The opening salvo of “A Headache with Pictures” and “My Best Friend (is a Nihilist)” set the tone for the album perfectly. Sure it’s familiar territory for anyone with a passing interest in the band; lots of “Whoa-Whoa’s”; static background noise and massive gang-vocal choruses. But there is also a more subdued, reflective tone to Jason Lubrano’s lyrics; at times the feelings of defeat and helplessness permeate through the upbeat music to lay bare the emotion of the band; it’s almost as if the music is a mask they hide their angst behind. Certainly this creates a feeling that it’s a more personal collection than some of their previous efforts and given the challenges faced over recent years it’s no surprise to see it rears its head in such a way.
The title track “You Can’t Stay Here” closes the opening quarter with a claustrophobic dense emotional song driven by a repeated refrain of the title over and over. There is a guilt and hopelessness around the song. It feels isolated and dark compared too many of the other songs on the album. In fact this approach of “up-beat” songs closed by a more reflective one provides much of the structure of the album with “Golgotha” and “Ruinous Calamity”, providing the other markers with which the album is punctuated. This approach helps create an emotional flow to the album and feels deliberate; almost as if it’s a representation of the cycles of grief and emotional turmoil the band have faced over recent times. What aids this in succeeding is the quality of these slower songs, think “Bustin’ Makes Me Feel Good” or “A Serious House...”. The inclusion of three such songs is probably the best reflection of the subtle development they have undertaken. It helps with the narrative and as a result creates a more nuanced balance to the album as opposed it feeling very one paced and one dimensional. Of the three, “Golgotha” is probably the strongest – starting very subtlety, almost lullaby-esque before building defiantly to a rousing, layered conclusion, dragged along by Gordon Lafler’s drumming.

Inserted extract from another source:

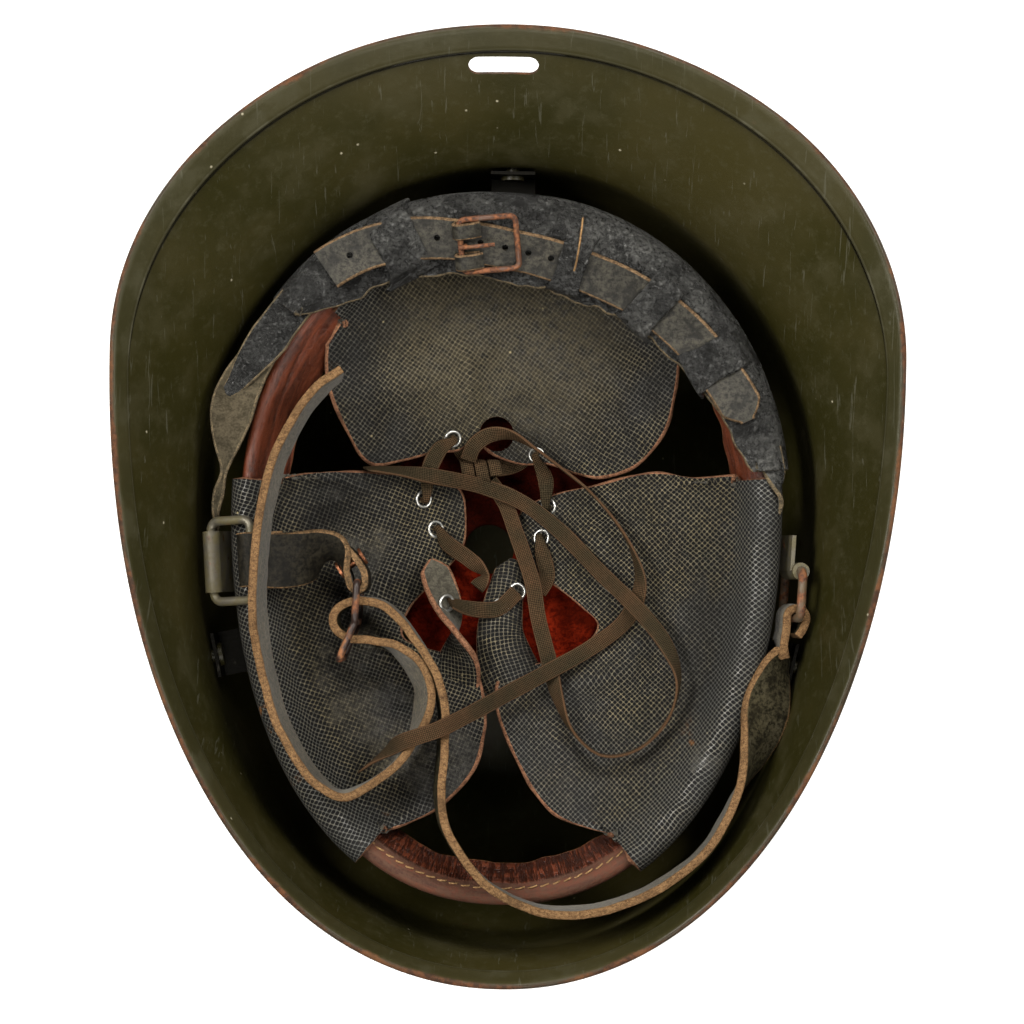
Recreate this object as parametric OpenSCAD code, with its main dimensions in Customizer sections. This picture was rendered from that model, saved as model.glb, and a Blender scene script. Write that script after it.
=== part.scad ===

Notable for their ability to create huge sing-a-long anthems, there is plenty for a casual listener to pick up here as an introduction to the band. “Profane Geometry” is typical of the band’s sound; feeling immediately familiar, where as “Invisible Ink” has the kind of Iron Chic lyrics that made Facebook page Pictures of “Cats with Iron Chic lyrics” so popular; “spent the night face down on the floor, gasping for air, until we can’t anymore” should be easy for a feline fan to knock something amusing together for the page!

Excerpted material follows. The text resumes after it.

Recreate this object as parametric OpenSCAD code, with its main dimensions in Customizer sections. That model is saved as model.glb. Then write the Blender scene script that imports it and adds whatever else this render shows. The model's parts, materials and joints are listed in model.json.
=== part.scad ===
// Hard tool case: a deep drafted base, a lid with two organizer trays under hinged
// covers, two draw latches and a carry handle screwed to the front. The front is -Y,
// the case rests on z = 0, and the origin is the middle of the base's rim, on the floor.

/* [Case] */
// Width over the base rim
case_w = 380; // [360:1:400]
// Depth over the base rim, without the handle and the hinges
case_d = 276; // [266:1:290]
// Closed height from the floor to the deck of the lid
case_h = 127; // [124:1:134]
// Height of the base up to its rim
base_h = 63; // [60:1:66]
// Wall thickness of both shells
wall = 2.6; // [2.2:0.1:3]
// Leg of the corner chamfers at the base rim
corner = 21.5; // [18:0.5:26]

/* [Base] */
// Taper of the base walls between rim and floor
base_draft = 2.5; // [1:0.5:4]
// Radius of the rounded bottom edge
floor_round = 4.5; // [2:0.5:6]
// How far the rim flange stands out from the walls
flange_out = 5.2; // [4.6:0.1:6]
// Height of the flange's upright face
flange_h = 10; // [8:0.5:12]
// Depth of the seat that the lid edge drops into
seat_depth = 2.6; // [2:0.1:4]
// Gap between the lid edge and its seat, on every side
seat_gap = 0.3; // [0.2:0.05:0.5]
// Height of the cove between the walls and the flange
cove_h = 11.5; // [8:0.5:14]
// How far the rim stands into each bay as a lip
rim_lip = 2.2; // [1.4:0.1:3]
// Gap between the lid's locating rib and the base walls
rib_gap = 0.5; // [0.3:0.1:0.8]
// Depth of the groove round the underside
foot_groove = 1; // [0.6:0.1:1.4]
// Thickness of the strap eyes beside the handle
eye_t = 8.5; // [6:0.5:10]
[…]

Despite all of these aforementioned songs being excellent, Iron Chic even manage to commit three truly stunning tracks to the album – “Let’s.Get.Dangerous”, “Planes, Chest Pains and Automobiles” and “To Shreds, You Say?”. All three are near perfect; insanely catchy, these are the kind of ear worms bands dream of writing and I dare say the ones long-time fans will be clamouring to hear played live, sung along with full voices and half empty beers. Closing track “To Sheds, You Say?” is the perfect culmination of the emotional rollercoaster of the album. If the journey to it takes in the range of human emotion, it’s the acceptance and defiance of moving forward. “It’s been a long hard year, it started hard but ends in tears... Are you done with me...” sums up everything the band have articulated through the previous 10 songs. It’s certainly the most raw and angry track but brings with it its own optimism; when Lubrano sings about holding on to the memories of the best years of your life, it’s so heartfelt and sincere you can’t help but be stirred by it!
Overall “You Can’t Stay Here” is a monumental triumph. If both previous albums built a loyal almost rabid fan base, this deserves to take them to a much wider audience. In most cases I’m assuming anyone reading this will most likely already have the album; if not immediately get hold of a copy; lock yourself away for the afternoon and get lost in the finest 30 minutes of music you’ll hear in a long time!